→ **WORK INSTRUCTIONS**: Of the material below, the lines to be retyped are those from the line containing "Model this object" through the line containing "const BIG = 200;", inclusive; reproduce them exactly.

--- BEGIN ---

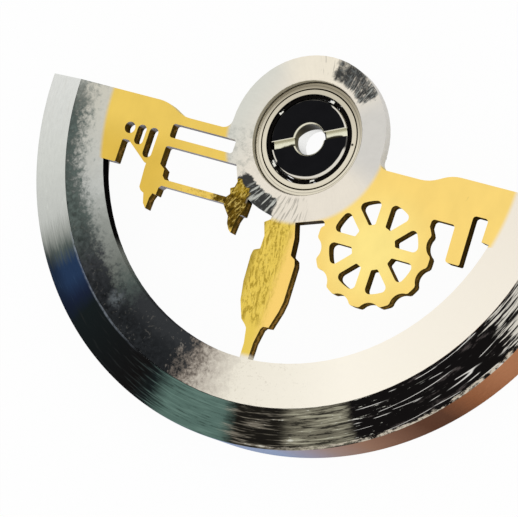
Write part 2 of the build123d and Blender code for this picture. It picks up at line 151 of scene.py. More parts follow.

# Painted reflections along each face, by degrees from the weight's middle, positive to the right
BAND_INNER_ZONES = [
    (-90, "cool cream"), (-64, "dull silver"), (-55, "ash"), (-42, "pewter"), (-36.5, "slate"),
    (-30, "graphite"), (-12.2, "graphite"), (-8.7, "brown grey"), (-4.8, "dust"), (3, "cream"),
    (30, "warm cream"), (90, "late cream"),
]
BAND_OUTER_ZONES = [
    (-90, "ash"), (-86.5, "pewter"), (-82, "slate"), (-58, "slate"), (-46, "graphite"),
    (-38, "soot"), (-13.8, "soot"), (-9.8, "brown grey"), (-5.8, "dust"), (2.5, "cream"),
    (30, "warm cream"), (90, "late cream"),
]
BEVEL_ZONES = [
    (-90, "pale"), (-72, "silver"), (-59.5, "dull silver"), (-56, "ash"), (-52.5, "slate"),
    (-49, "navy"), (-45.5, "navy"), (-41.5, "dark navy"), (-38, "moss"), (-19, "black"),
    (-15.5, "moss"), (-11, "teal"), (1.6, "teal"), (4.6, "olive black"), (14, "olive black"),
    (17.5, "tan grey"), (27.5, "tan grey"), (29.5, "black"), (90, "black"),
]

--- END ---
--- BEGIN ---

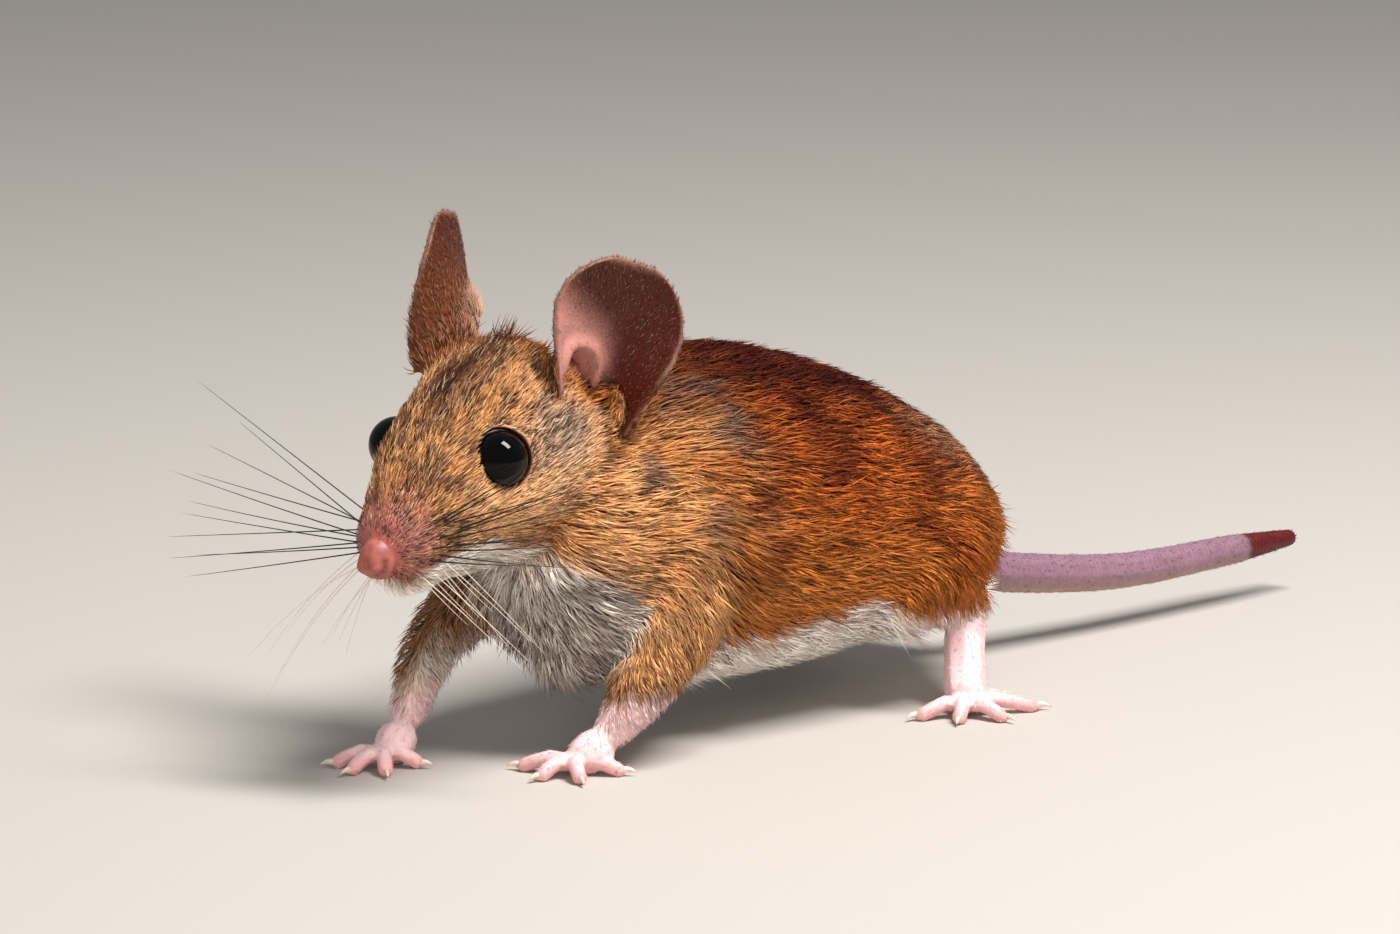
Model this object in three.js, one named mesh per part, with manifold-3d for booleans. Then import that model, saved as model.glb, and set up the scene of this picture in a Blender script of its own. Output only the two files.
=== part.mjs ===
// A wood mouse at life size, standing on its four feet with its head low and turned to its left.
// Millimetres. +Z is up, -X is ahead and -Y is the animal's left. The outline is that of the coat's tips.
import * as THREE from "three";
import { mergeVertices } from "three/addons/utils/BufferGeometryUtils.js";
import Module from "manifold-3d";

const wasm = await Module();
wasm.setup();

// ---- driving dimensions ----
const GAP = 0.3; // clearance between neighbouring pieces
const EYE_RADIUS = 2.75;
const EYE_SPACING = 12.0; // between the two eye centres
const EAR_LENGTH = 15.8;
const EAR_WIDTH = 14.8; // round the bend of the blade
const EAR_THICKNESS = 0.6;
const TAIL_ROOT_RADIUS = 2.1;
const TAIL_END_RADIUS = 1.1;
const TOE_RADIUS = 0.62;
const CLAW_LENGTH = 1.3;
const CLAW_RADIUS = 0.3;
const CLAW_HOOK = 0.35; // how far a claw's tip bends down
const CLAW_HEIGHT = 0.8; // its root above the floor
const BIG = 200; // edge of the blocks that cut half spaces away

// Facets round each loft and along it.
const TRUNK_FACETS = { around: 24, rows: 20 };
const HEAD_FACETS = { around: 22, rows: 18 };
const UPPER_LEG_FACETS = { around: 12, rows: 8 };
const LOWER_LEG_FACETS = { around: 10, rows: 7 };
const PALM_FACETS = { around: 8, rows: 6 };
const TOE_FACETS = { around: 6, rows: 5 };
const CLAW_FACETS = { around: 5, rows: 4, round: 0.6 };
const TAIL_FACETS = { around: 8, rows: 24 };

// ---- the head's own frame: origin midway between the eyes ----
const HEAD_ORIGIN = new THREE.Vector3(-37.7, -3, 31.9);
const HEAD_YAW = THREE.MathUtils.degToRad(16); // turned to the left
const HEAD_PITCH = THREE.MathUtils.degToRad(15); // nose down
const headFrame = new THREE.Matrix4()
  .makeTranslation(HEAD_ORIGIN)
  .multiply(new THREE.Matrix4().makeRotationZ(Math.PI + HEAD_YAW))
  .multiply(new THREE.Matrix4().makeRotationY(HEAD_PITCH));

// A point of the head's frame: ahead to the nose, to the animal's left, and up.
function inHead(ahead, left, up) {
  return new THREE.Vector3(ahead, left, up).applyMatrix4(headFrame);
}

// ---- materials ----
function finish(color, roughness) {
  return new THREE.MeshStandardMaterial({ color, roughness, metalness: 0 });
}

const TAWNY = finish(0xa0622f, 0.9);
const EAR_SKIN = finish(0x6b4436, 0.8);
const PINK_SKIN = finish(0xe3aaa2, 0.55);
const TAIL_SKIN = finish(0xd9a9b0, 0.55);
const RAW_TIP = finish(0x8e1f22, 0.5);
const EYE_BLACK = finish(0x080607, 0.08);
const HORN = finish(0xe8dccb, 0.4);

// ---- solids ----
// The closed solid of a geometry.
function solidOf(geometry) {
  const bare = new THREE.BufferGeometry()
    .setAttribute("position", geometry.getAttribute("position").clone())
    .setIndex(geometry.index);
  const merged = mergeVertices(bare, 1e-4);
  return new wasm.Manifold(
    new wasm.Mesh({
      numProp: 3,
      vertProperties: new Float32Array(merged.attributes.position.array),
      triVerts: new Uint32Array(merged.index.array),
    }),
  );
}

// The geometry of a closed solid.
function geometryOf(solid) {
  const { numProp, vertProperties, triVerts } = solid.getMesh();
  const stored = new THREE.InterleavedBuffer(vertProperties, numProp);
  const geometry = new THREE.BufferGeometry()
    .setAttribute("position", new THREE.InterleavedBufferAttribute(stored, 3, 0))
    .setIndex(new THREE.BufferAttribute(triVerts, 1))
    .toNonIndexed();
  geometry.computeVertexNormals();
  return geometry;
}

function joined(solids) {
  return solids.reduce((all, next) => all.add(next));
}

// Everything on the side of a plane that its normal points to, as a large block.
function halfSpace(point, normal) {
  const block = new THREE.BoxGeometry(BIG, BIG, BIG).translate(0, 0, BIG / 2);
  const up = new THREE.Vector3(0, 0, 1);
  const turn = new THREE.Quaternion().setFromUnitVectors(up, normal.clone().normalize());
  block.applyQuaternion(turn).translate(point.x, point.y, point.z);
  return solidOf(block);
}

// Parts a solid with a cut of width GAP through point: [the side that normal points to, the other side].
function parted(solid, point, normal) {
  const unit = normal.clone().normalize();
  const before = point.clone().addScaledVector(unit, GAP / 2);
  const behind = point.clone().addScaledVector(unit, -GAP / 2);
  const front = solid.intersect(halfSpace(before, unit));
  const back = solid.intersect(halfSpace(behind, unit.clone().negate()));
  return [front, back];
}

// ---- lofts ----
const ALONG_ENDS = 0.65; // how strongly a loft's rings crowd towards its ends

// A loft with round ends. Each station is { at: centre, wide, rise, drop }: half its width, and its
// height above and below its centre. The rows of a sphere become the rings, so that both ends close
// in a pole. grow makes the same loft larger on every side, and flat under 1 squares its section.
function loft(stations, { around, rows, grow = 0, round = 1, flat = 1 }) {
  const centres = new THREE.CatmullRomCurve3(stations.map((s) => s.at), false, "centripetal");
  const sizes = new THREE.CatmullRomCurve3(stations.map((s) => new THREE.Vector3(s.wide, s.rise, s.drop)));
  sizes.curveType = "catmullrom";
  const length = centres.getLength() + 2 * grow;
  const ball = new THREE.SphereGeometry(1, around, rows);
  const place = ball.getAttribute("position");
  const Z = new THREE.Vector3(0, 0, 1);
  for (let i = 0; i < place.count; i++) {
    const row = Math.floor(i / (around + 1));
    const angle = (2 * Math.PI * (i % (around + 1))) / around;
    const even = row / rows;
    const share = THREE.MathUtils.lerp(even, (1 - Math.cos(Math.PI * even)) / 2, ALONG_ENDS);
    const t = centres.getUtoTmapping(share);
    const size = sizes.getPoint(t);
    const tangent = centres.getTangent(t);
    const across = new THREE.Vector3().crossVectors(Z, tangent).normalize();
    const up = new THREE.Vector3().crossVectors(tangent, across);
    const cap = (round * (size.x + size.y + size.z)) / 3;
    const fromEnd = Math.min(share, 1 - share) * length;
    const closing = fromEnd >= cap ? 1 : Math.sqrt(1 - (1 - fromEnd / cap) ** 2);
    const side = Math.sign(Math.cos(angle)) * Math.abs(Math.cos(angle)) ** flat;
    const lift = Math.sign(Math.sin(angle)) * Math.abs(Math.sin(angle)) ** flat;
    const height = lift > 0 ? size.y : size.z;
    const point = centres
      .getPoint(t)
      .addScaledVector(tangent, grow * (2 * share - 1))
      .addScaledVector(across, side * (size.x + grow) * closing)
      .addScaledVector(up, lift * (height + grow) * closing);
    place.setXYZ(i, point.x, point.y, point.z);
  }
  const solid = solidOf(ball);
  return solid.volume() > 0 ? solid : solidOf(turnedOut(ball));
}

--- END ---

→ **ANSWER TO THIS PROBLEM**:
Model this object in three.js, one named mesh per part, with manifold-3d for booleans. Then import that model, saved as model.glb, and set up the scene of this picture in a Blender script of its own. Output only the two files.
=== part.mjs ===
// A wood mouse at life size, standing on its four feet with its head low and turned to its left.
// Millimetres. +Z is up, -X is ahead and -Y is the animal's left. The outline is that of the coat's tips.
import * as THREE from "three";
import { mergeVertices } from "three/addons/utils/BufferGeometryUtils.js";
import Module from "manifold-3d";

const wasm = await Module();
wasm.setup();

// ---- driving dimensions ----
const GAP = 0.3; // clearance between neighbouring pieces
const EYE_RADIUS = 2.75;
const EYE_SPACING = 12.0; // between the two eye centres
const EAR_LENGTH = 15.8;
const EAR_WIDTH = 14.8; // round the bend of the blade
const EAR_THICKNESS = 0.6;
const TAIL_ROOT_RADIUS = 2.1;
const TAIL_END_RADIUS = 1.1;
const TOE_RADIUS = 0.62;
const CLAW_LENGTH = 1.3;
const CLAW_RADIUS = 0.3;
const CLAW_HOOK = 0.35; // how far a claw's tip bends down
const CLAW_HEIGHT = 0.8; // its root above the floor
const BIG = 200; // edge of the blocks that cut half spaces away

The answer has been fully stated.